2003-10-08 Thread Greg Meyer
On Wednesday 08 October 2003 07:27 pm, Vedran Ljubovic wrote:
 It's the argument of never change anything, make
 people learn our ways instead. 

If our way is better :-)

 I believe that separating tasks and not putting
 anything in the installation that isn't absolutely
 necessary makes a system easier to understand.

And impossible to learn from.

I think you are talking about creating a distribution that is much like 
Lindows or Lycoris.  Put the disk in, click a few buttons and reboot.  I 
think Mandrake is much more than this and needs some of the added complexity 
to keep the power users around.  No offense, but there already is a 
distribution (several) like this, why do we want to create another one?

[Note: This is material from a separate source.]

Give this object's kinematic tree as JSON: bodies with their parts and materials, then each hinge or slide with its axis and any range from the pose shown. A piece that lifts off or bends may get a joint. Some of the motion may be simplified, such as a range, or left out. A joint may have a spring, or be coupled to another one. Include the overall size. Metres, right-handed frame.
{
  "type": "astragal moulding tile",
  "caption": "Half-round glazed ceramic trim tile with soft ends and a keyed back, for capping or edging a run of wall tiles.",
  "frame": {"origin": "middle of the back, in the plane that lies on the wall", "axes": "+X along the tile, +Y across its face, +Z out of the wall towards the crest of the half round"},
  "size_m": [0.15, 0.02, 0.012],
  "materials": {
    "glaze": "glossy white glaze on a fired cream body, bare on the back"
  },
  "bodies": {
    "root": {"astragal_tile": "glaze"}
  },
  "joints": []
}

When I install a box, I want the install to be done on reboot, so the package 
selection and network configuration and all the other complexities in the 
installer are most welcome here.  I don't want it to be like Windows where I 
have to spend an hour or four on configuration and software/driver 
installation after the OS install is done.

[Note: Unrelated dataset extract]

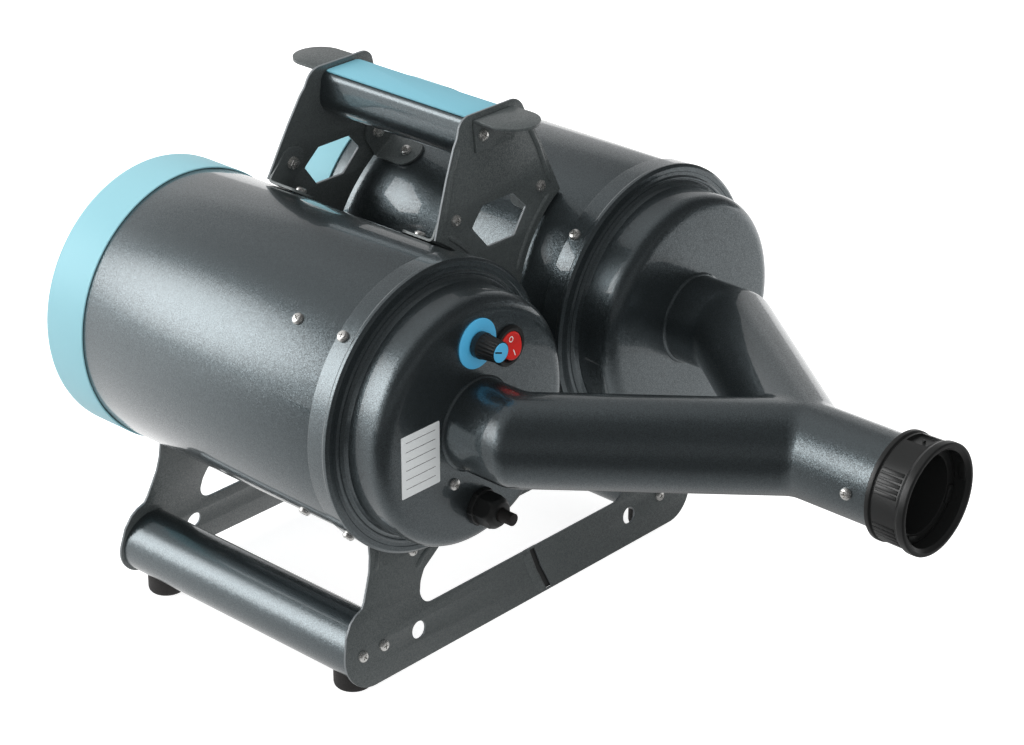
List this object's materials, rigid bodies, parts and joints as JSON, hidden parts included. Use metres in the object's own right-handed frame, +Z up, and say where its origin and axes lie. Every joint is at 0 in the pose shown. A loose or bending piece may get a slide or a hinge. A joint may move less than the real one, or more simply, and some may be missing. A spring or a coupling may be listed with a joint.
{
  "type": "pet dryer",
  "caption": "Twin-drum pet dryer in a carrying frame, with a forked air pipe and a hose coupling, speed knob and rocker switch.",
  "frame": {"origin": "on the floor plane under the feet, in the middle of the two drums and midway along the whole length, pipe included", "axes": "+Z up, -Y towards the hose coupling (front), X across the two drums, the drum with the controls at -X"},
  "size_m": [0.323, 0.454, 0.2837],
  "materials": {
    "body_paint": "glossy dark grey metallic paint",
    "frame_paint": "satin dark grey powder coat",
    "cap_blue": "glossy turquoise",
    "plate_blue": "satin light blue",
    "dial_blue": "satin sky blue",
    "red_plastic": "glossy red",
    "black_plastic": "satin black",
    "rubber": "matte black",
    "foam": "open foam",
    "foam_grey": "sound foam",
    "zinc": "zinc plated",
    "cast_alu": "as cast",
    "steel": "ground",
    "winding": "enamelled copper wire",
    "carbon": "pressed carbon",
    "green_board": "solder mask",
    "label_silver": "printed foil",
    "screw_steel": "bright nickel"
  },
  "bodies": {
    "base": {"shell_a": "body_paint", "shell_b": "body_paint", "cover_a": "body_paint", "cover_b": "body_paint", "liner_a": "foam_grey", "liner_b": "foam_grey", "bulkheads_a": "zinc", "bulkheads_b": "zinc", "rubber_a": "rubber", "rubber_b": "rubber", "motor_cup_a": "zinc", "motor_cup_b": "zinc", "fan_case_a": "cast_alu", "fan_case_b": "cast_alu", "stator_a": "winding", "stator_b": "winding", "bearings_a": "steel", "bearings_b": "steel", "brushes_a": "carbon", "brushes_b": "carbon", "manifold": "body_paint", "gaskets": "rubber", "coupling": "black_plastic", "coupling_ring": "black_plastic", "plate_front": "frame_paint", "plate_rear": "frame_paint", "tube_near": "body_paint", "tube_far": "body_paint", "plugs": "black_plastic", "feet": "rubber", "grip": "frame_paint", "name_plate": "plate_blue", "ear_front": "frame_paint", "ear_rear": "frame_paint", "dial": "dial_blue", "speed_pot": "zinc", "switch_body": "black_plastic", "label": "label_silver", "gland": "black_plastic", "gland_nut": "black_plastic", "gland_seal": "rubber", "cable_stub": "rubber", "board": "green_board", "board_parts": "zinc", "wiring": "winding", "conduit": "black_plastic", "screws_drums": "screw_steel", "screws_frame": "screw_steel", "screws_front": "screw_steel"},
    "knob": {"knob": "black_plastic", "knob_cap": "dial_blue"},
    "rocker": {"rocker": "red_plastic"},
    "rotor_a": {"rotor_a": "steel", "impeller_a": "cast_alu"},
    "rotor_b": {"rotor_b": "steel", "impeller_b": "cast_alu"},
    "cap_a": {"cap_a": "cap_blue", "filter_a": "foam"},
    "cap_b": {"cap_b": "cap_blue", "filter_b": "foam"}
  },
  "joints": [
    {"name": "knob_turn", "type": "hinge", "parent": "base", "child": "knob", "pos_m": [-0.0835, -0.029, 0.202], "axis": [0, 1, 0], "range_deg": [-60, 240]},
    {"name": "switch_rock", "type": "hinge", "parent": "base", "child": "rocker", "pos_m": [-0.06114, -0.011, 0.193], "axis": [1, 0, 0], "range_deg": [0, 18]},
    {"name": "rotor_a_spin", "type": "hinge", "parent": "base", "child": "rotor_a", "pos_m": [-0.084, 0.102, 0.1586], "axis": [0, 1, 0], "continuous": true},
    {"name": "rotor_b_spin", "type": "hinge", "parent": "base", "child": "rotor_b", "pos_m": [0.084, 0.102, 0.1586], "axis": [0, 1, 0], "continuous": true},
    {"name": "cap_a_pull", "type": "slide", "parent": "base", "child": "cap_a", "axis": [0, 1, 0], "range_m": [0, 0.03]},
    {"name": "cap_b_pull", "type": "slide", "parent": "base", "child": "cap_b", "axis": [0, 1, 0], "range_m": [0, 0.03]}
  ]
}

When I install a server, I don't want all the desktop crap installed.  Under 
your scenario, there is no mdk server.

BTW, I like your interface, I think the layout is quite nice, but I don't 
think qt is going to be an option since all the mdk tools are built on gtk.
-- 
/g

Outside of a dog, a man's best friend is a book, inside
a dog it's too dark to read -Groucho Marx



Re: [Cooker] [Mandrake 10] Ideas for RpmDrake [long]

2003-10-08 Thread guran
onsdagen den 8 oktober 2003 09.18 skrev Vedran Ljubovic:
 Hello list,

This thread has been very interesting. To me it it has shown that the meaning 
of 'Contrib' and all its packages is not going to be sold to a newbie in a 
new way because Mdk is already doing the right thing. The right thing being 
to already know  what you are going to do in a Mdk-Linux fashion.

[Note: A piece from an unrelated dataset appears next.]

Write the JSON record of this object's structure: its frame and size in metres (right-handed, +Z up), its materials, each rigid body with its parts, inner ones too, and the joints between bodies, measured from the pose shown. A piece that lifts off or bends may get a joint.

Contrary to this I want you to visit Webmin and all its different 'setup 
pages'. There you will most probably find pages that containes icons for 
programs and tasks that are not installed on your box. In the same way a 
newbie will most certainly find that 'the Linux way' has hidden ways of doing 
things that might be of interest to a more educated user.

Vedran's mail was one way of asking if it is possible to use a database of 
descriptions of programs, so that the user might traverse these descriptions 
in his way, thus not necessarily the 'right Linux way'.

If you want to sell 'the Mdk way' of knowledge, then you must have a way of 
transporting that knowledge to the level of a newbie or Linux is just for 
advanced geeks.

regards
guran
-- 
Mandrake Linux Cooker 9.2 kernel-2.4.22.10mdk-1-1mdk VERSION:20030924 21:50

Only in a society that has 'a priori' defined what is the truth
can the result from the evolution of life be defined false.